DIRECTIVE: Begin at the first line below and copy each line exactly, ending with the line where "const JOINT = 0.3;" appears.

DATASET EXTRACT:

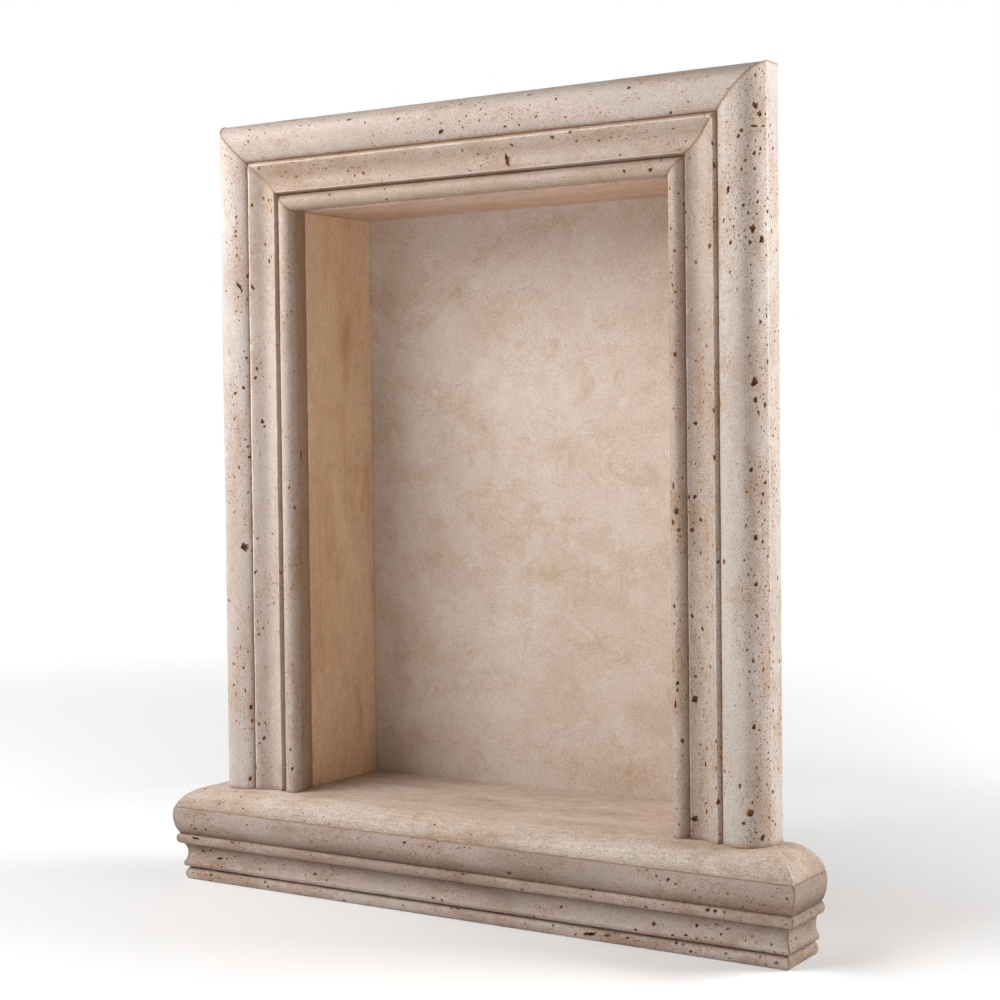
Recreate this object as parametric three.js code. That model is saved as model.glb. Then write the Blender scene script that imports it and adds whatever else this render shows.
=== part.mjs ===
// Travertine shower niche: a moulded stone frame, mitred at its upper corners, stands on a
// moulded sill with mitred returns. Behind it, inside the wall, is a box of honed panels.
//
// Millimetres, +Z up. X runs to the right along the wall and Y runs into it. The wall's face
// is the plane Y = 0, and the origin is the middle of the front sill moulding's flat back.

import * as THREE from 'three';

// Overall sizes
const FRAME_WIDTH = 480; // over the flat outer sides of the two jambs
const JAMB_HEIGHT = 535.5; // from the sill's top to the top of the head
const RECESS_DEPTH = 88.3; // from the wall's face to the face of the back panel
const PANEL_THICKNESS = 12;
const TOP_PANEL_DROP = 3.3; // the ceiling hangs this far below the head's inner edge
const JOINT = 0.3; // open joint between neighbouring stones

// The frame's moulding, member by member from its outer edge to the opening. A depth is
// measured forward from the wall's face.
const SIDE_DEPTH = 17.6; // square outer side
const OVOLO_WIDTH = 32.6;
const OVOLO_DEPTH = 34.5; // at the crown of the ovolo
const QUIRK_DEPTH = 27.8; // sunk line where the ovolo ends
const STEP_WIDTH = 2.8; // slanted step from the quirk up to the fillet's edge
const FILLET_DEPTH = 31.2;
const COVE_WIDTH = 22.6; // long hollow from the fillet's edge to the sharp ridge
const COVE_DEPTH = 24.2; // at the bottom of the hollow
const RIDGE_DEPTH = 27.2;
const GROOVE_WIDTH = 1.6; // narrow groove between the ridge and the bead
const GROOVE_DEPTH = 21.5;
const BEAD_WIDTH = 13.4;
const BEAD_DEPTH = 28.8; // at the crown of the bead
const LIP = 4.6; // the bead overhangs the side panel's face by this

// The sill, member by member from its underside to its top. A reach is measured forward from
// the wall's face on the front, and outward from the same base line on the two ends.
const SILL_REACH = 55.6; // at the widest level of the nose
const SILL_OVERHANG = 32.3; // of the nose beyond each outer side of the frame
const BASE_BEAD_HEIGHT = 8.4;
const BASE_BEAD_REACH = 49;
const QUIRK_HEIGHT = 2.4; // V-shaped line above the base bead
const QUIRK_REACH = 45.6;
const FILLET_HEIGHT = 2.8;
const FILLET_REACH = 49.6;
const COVE_HEIGHT = 15.2;
const COVE_REACH = 47.2; // at the bottom of the hollow
const BEAD_HEIGHT = 8.4;
const BEAD_REACH = 53.7;
const NOSE_DROP = 15.8; // from the widest level of the nose down to the line over the bead
const NOSE_FOOT_REACH = 51.4; // at that line
const NOSE_RISE = 22.2; // from the widest level up to the flat top
const NOSE_ROUND = 27; // how far back from the widest level the top turns flat
const SLAB_THICKNESS = 16.1; // the upper layer of the sill
const WEDGE_TIP = 2; // thickness left where a return runs out against the wall

const CURVE_STEPS = 10; // straight steps in which each curved member is cut

// Sizes that follow
const faceWidth = OVOLO_WIDTH + STEP_WIDTH + COVE_WIDTH + GROOVE_WIDTH + BEAD_WIDTH - LIP;
const openingHalf = FRAME_WIDTH / 2 - faceWidth;
const boxHalf = openingHalf + PANEL_THICKNESS;
const filletLevel = BASE_BEAD_HEIGHT + QUIRK_HEIGHT;
const coveLevel = filletLevel + FILLET_HEIGHT;
const beadLevel = coveLevel + COVE_HEIGHT;
const noseFootLevel = beadLevel + BEAD_HEIGHT;
const widestLevel = noseFootLevel + NOSE_DROP;
const sillTop = widestLevel + NOSE_RISE;
const slabUnderside = sillTop - SLAB_THICKNESS;
const mouldingTop = slabUnderside - JOINT;
const frameTop = sillTop + JAMB_HEIGHT;
const ceiling = frameTop - faceWidth - TOP_PANEL_DROP;
const baseLine = FRAME_WIDTH / 2 + SILL_OVERHANG - SILL_REACH; // where the ends' reach starts
const mitreGap = JOINT / Math.SQRT2; // each side's share of a mitred joint, along its length

const stone = {
  lightFrame: { color: 0xdccab4, roughness: 0.72 },
  greyFrame: { color: 0xd2c2ae, roughness: 0.74 },
  sill: { color: 0xcdb9a4, roughness: 0.7 },
  honedFloor: { color: 0xc9a988, roughness: 0.5 },
  honedSide: { color: 0xb08a68, roughness: 0.5 },
  honedBack: { color: 0xcdb59c, roughness: 0.48 },
};

function namedMesh(name, geometry, { color, roughness }) {
  const material = new THREE.MeshStandardMaterial({ color, roughness, metalness: 0 });
  const mesh = new THREE.Mesh(geometry, material);
  mesh.name = name;
  return mesh;
}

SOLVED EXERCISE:
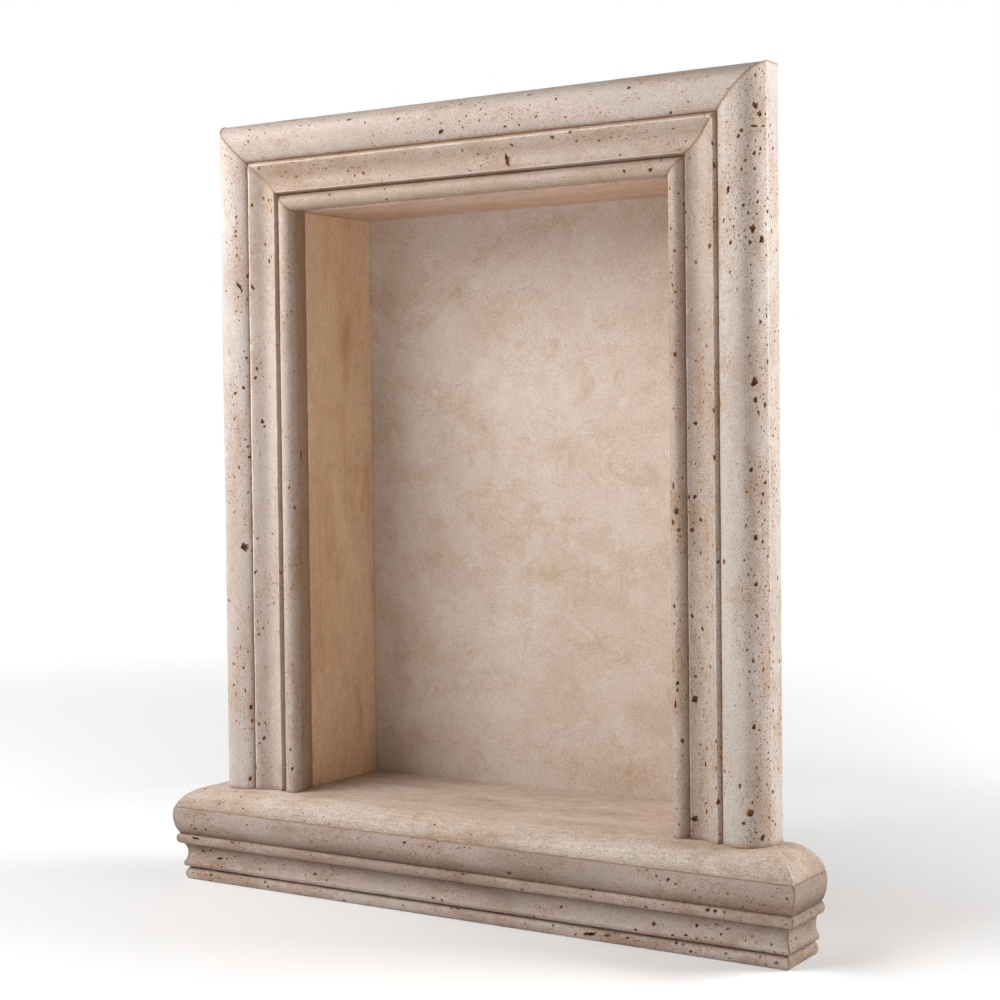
Recreate this object as parametric three.js code. That model is saved as model.glb. Then write the Blender scene script that imports it and adds whatever else this render shows.
=== part.mjs ===
// Travertine shower niche: a moulded stone frame, mitred at its upper corners, stands on a
// moulded sill with mitred returns. Behind it, inside the wall, is a box of honed panels.
//
// Millimetres, +Z up. X runs to the right along the wall and Y runs into it. The wall's face
// is the plane Y = 0, and the origin is the middle of the front sill moulding's flat back.

import * as THREE from 'three';

// Overall sizes
const FRAME_WIDTH = 480; // over the flat outer sides of the two jambs
const JAMB_HEIGHT = 535.5; // from the sill's top to the top of the head
const RECESS_DEPTH = 88.3; // from the wall's face to the face of the back panel
const PANEL_THICKNESS = 12;
const TOP_PANEL_DROP = 3.3; // the ceiling hangs this far below the head's inner edge
const JOINT = 0.3; // open joint between neighbouring stones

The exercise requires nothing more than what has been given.